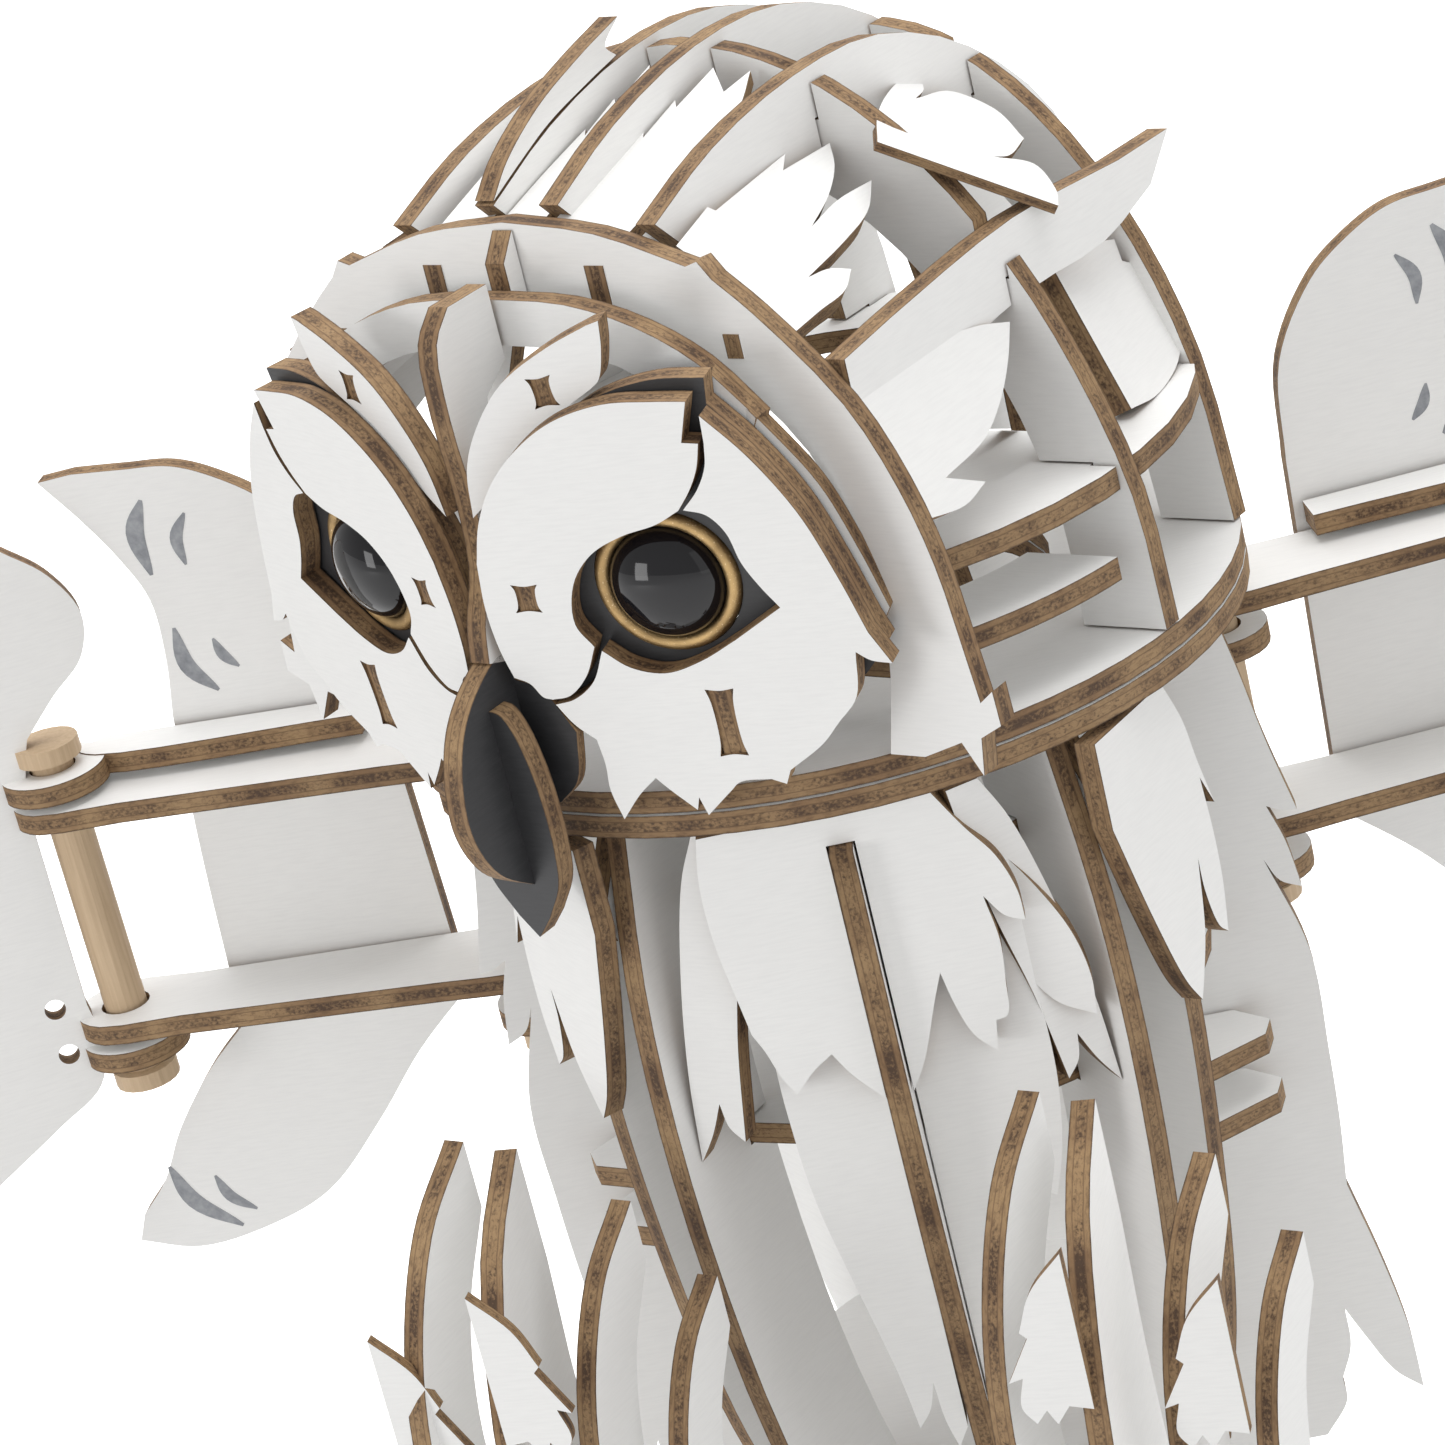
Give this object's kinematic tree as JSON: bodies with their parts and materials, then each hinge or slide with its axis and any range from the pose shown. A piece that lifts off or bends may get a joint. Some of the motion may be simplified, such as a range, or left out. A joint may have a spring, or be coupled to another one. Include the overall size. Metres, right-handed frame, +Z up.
{
  "type": "owl puppet",
  "caption": "White laser-cut plywood owl puppet with a turning head, sweeping jointed wings, ribbed body, legs, tail and round base.",
  "frame": {"origin": "on the underside of the round base, on the upright axis that the head turns about", "axes": "the owl's torso faces -Y, +X is the viewer's right and lies along the wings, +Z is up"},
  "size_m": [0.3942, 0.1859, 0.2618],
  "materials": {
    "white_ply": "white printed face with fine grain, scorched brown laser-cut edges",
    "black_ply": "black printed face, scorched brown edges",
    "brass_ring": "fine sparkling antique brass",
    "eye_gloss": "polished black dome",
    "dowel": "turned wood dowel with white caps"
  },
  "bodies": {
    "body": {"base_plate": "white_ply", "neck_ring_lower": "white_ply", "keel_plate": "white_ply", "deck_upper": "white_ply", "deck_middle": "white_ply", "deck_lower": "white_ply", "bib_upper": "white_ply", "bib_lower": "white_ply", "tail_plate": "white_ply", "flank_rib_left": "white_ply", "flank_rib_right": "white_ply", "side_rib_left": "white_ply", "side_rib_right": "white_ply", "back_rib_left": "white_ply", "back_rib_right": "white_ply", "shoulder_pin_left": "dowel", "shoulder_pin_right": "dowel", "leg_plate_left": "white_ply", "leg_plate_right": "white_ply", "thigh_rib_inner_left": "white_ply", "thigh_rib_inner_right": "white_ply", "thigh_rib_outer_left": "white_ply", "thigh_rib_outer_right": "white_ply"},
    "head": {"neck_ring_upper": "white_ply", "neck_bearing_ring": "white_ply", "crown_arch": "white_ply", "head_cross_plate": "white_ply", "head_rear_plate": "white_ply", "head_deck": "white_ply", "forehead_plate": "white_ply", "nose_ridge": "white_ply", "beak_hook": "black_ply", "crown_rib_inner_left": "white_ply", "crown_rib_inner_right": "white_ply", "crown_rib_middle_left": "white_ply", "crown_rib_middle_right": "white_ply", "crown_rib_outer_left": "white_ply", "crown_rib_outer_right": "white_ply", "face_disc_left": "white_ply", "face_disc_right": "white_ply", "face_backing_left": "black_ply", "face_backing_right": "black_ply", "brow_plate_left": "white_ply", "brow_plate_right": "white_ply", "eye_ring_left": "brass_ring", "eye_ring_right": "brass_ring", "eye_dome_left": "eye_gloss", "eye_dome_right": "eye_gloss", "beak_cheek_left": "black_ply", "beak_cheek_right": "black_ply"},
    "wing_left": {"wing_arm_upper_left": "white_ply", "wing_arm_lower_left": "white_ply", "wing_cover_left": "white_ply"},
    "wing_right": {"wing_arm_upper_right": "white_ply", "wing_arm_lower_right": "white_ply", "wing_cover_right": "white_ply"},
    "outer_wing_left": {"outer_wing_left": "white_ply", "wrist_pin_left": "dowel"},
    "outer_wing_right": {"outer_wing_right": "white_ply", "wrist_pin_right": "dowel"}
  },
  "joints": [
    {"name": "head_turn", "type": "hinge", "parent": "body", "child": "head", "pos_m": [0, 0, 0.182], "axis": [0, 0, 1], "range_deg": [-25, 95]},
    {"name": "wing_sweep_left", "type": "hinge", "parent": "body", "child": "wing_left", "pos_m": [-0.05, 0.014, 0.147], "axis": [0, 0, -1], "range_deg": [-30, 30]},
    {"name": "wrist_fold_left", "type": "hinge", "parent": "wing_left", "child": "outer_wing_left", "pos_m": [-0.10942, 0.02235, 0.15], "axis": [0, 0, -1], "range_deg": [-24, 24]},
    {"name": "wing_sweep_right", "type": "hinge", "parent": "body", "child": "wing_right", "pos_m": [0.05, 0.014, 0.147], "axis": [0, 0, 1], "range_deg": [-30, 30]},
    {"name": "wrist_fold_right", "type": "hinge", "parent": "wing_right", "child": "outer_wing_right", "pos_m": [0.10942, 0.02235, 0.15], "axis": [0, 0, 1], "range_deg": [-24, 24]}
  ],
  "couplings": [
    {"joint": "wrist_fold_left", "follows": "wing_sweep_left", "ratio": -0.8},
    {"joint": "wrist_fold_right", "follows": "wing_sweep_right", "ratio": -0.8}
  ]
}
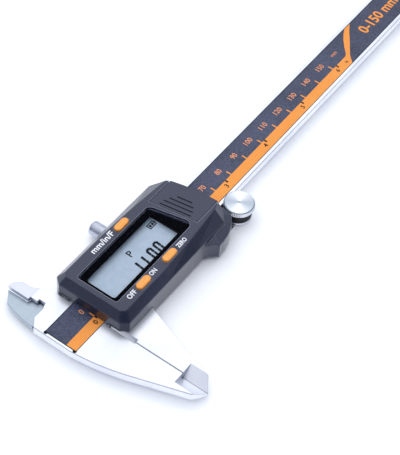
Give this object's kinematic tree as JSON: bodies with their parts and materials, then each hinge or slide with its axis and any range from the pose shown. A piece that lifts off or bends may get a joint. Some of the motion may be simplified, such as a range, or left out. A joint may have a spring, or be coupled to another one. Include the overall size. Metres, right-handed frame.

■ ■ ■ ■

[Aim]: Every entry above needs to be quoted exactly.

[Exercise answer]:
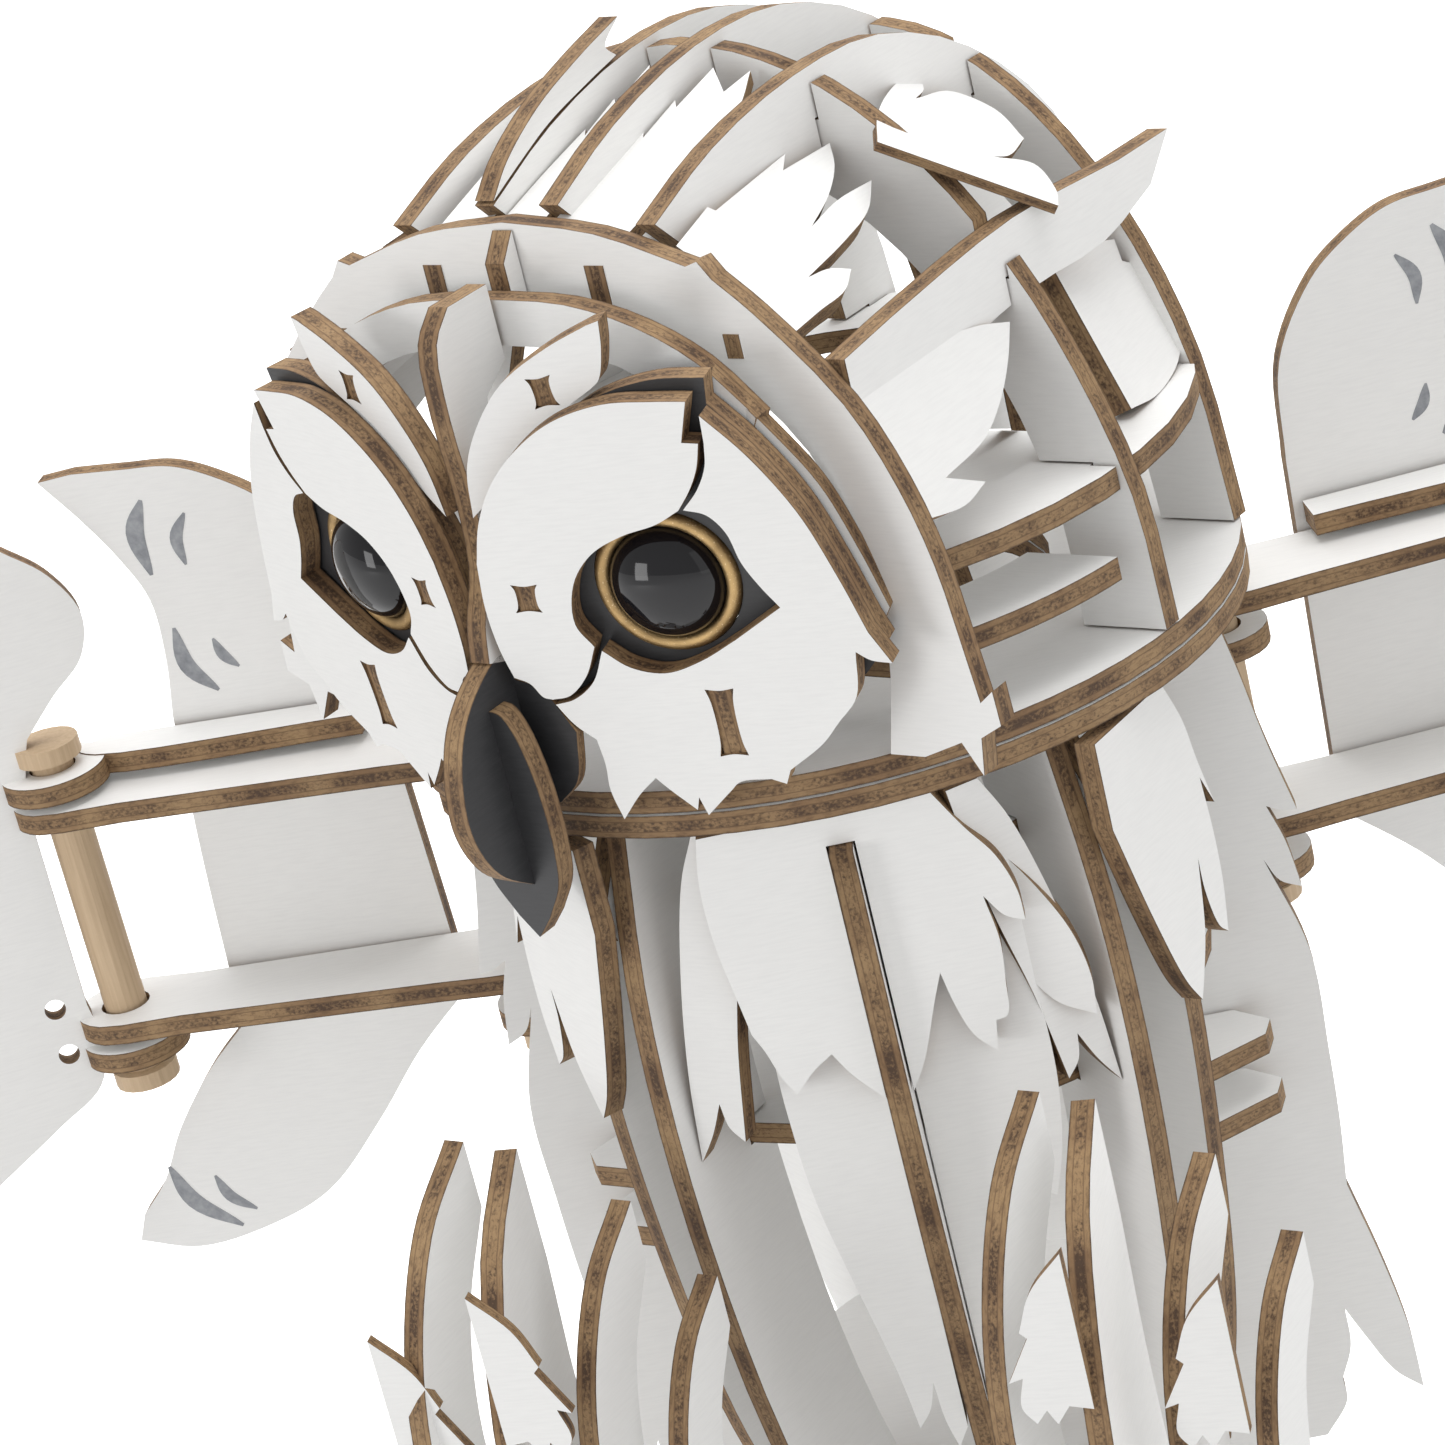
Give this object's kinematic tree as JSON: bodies with their parts and materials, then each hinge or slide with its axis and any range from the pose shown. A piece that lifts off or bends may get a joint. Some of the motion may be simplified, such as a range, or left out. A joint may have a spring, or be coupled to another one. Include the overall size. Metres, right-handed frame, +Z up.
{
  "type": "owl puppet",
  "caption": "White laser-cut plywood owl puppet with a turning head, sweeping jointed wings, ribbed body, legs, tail and round base.",
  "frame": {"origin": "on the underside of the round base, on the upright axis that the head turns about", "axes": "the owl's torso faces -Y, +X is the viewer's right and lies along the wings, +Z is up"},
  "size_m": [0.3942, 0.1859, 0.2618],
  "materials": {
    "white_ply": "white printed face with fine grain, scorched brown laser-cut edges",
    "black_ply": "black printed face, scorched brown edges",
    "brass_ring": "fine sparkling antique brass",
    "eye_gloss": "polished black dome",
    "dowel": "turned wood dowel with white caps"
  },
  "bodies": {
    "body": {"base_plate": "white_ply", "neck_ring_lower": "white_ply", "keel_plate": "white_ply", "deck_upper": "white_ply", "deck_middle": "white_ply", "deck_lower": "white_ply", "bib_upper": "white_ply", "bib_lower": "white_ply", "tail_plate": "white_ply", "flank_rib_left": "white_ply", "flank_rib_right": "white_ply", "side_rib_left": "white_ply", "side_rib_right": "white_ply", "back_rib_left": "white_ply", "back_rib_right": "white_ply", "shoulder_pin_left": "dowel", "shoulder_pin_right": "dowel", "leg_plate_left": "white_ply", "leg_plate_right": "white_ply", "thigh_rib_inner_left": "white_ply", "thigh_rib_inner_right": "white_ply", "thigh_rib_outer_left": "white_ply", "thigh_rib_outer_right": "white_ply"},
    "head": {"neck_ring_upper": "white_ply", "neck_bearing_ring": "white_ply", "crown_arch": "white_ply", "head_cross_plate": "white_ply", "head_rear_plate": "white_ply", "head_deck": "white_ply", "forehead_plate": "white_ply", "nose_ridge": "white_ply", "beak_hook": "black_ply", "crown_rib_inner_left": "white_ply", "crown_rib_inner_right": "white_ply", "crown_rib_middle_left": "white_ply", "crown_rib_middle_right": "white_ply", "crown_rib_outer_left": "white_ply", "crown_rib_outer_right": "white_ply", "face_disc_left": "white_ply", "face_disc_right": "white_ply", "face_backing_left": "black_ply", "face_backing_right": "black_ply", "brow_plate_left": "white_ply", "brow_plate_right": "white_ply", "eye_ring_left": "brass_ring", "eye_ring_right": "brass_ring", "eye_dome_left": "eye_gloss", "eye_dome_right": "eye_gloss", "beak_cheek_left": "black_ply", "beak_cheek_right": "black_ply"},
    "wing_left": {"wing_arm_upper_left": "white_ply", "wing_arm_lower_left": "white_ply", "wing_cover_left": "white_ply"},
    "wing_right": {"wing_arm_upper_right": "white_ply", "wing_arm_lower_right": "white_ply", "wing_cover_right": "white_ply"},
    "outer_wing_left": {"outer_wing_left": "white_ply", "wrist_pin_left": "dowel"},
    "outer_wing_right": {"outer_wing_right": "white_ply", "wrist_pin_right": "dowel"}
  },
  "joints": [
    {"name": "head_turn", "type": "hinge", "parent": "body", "child": "head", "pos_m": [0, 0, 0.182], "axis": [0, 0, 1], "range_deg": [-25, 95]},
    {"name": "wing_sweep_left", "type": "hinge", "parent": "body", "child": "wing_left", "pos_m": [-0.05, 0.014, 0.147], "axis": [0, 0, -1], "range_deg": [-30, 30]},
    {"name": "wrist_fold_left", "type": "hinge", "parent": "wing_left", "child": "outer_wing_left", "pos_m": [-0.10942, 0.02235, 0.15], "axis": [0, 0, -1], "range_deg": [-24, 24]},
    {"name": "wing_sweep_right", "type": "hinge", "parent": "body", "child": "wing_right", "pos_m": [0.05, 0.014, 0.147], "axis": [0, 0, 1], "range_deg": [-30, 30]},
    {"name": "wrist_fold_right", "type": "hinge", "parent": "wing_right", "child": "outer_wing_right", "pos_m": [0.10942, 0.02235, 0.15], "axis": [0, 0, 1], "range_deg": [-24, 24]}
  ],
  "couplings": [
    {"joint": "wrist_fold_left", "follows": "wing_sweep_left", "ratio": -0.8},
    {"joint": "wrist_fold_right", "follows": "wing_sweep_right", "ratio": -0.8}
  ]
}
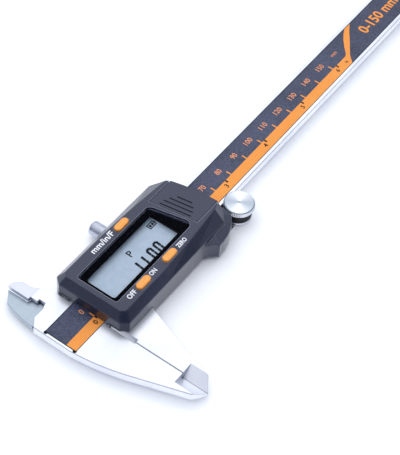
Give this object's kinematic tree as JSON: bodies with their parts and materials, then each hinge or slide with its axis and any range from the pose shown. A piece that lifts off or bends may get a joint. Some of the motion may be simplified, such as a range, or left out. A joint may have a spring, or be coupled to another one. Include the overall size. Metres, right-handed frame.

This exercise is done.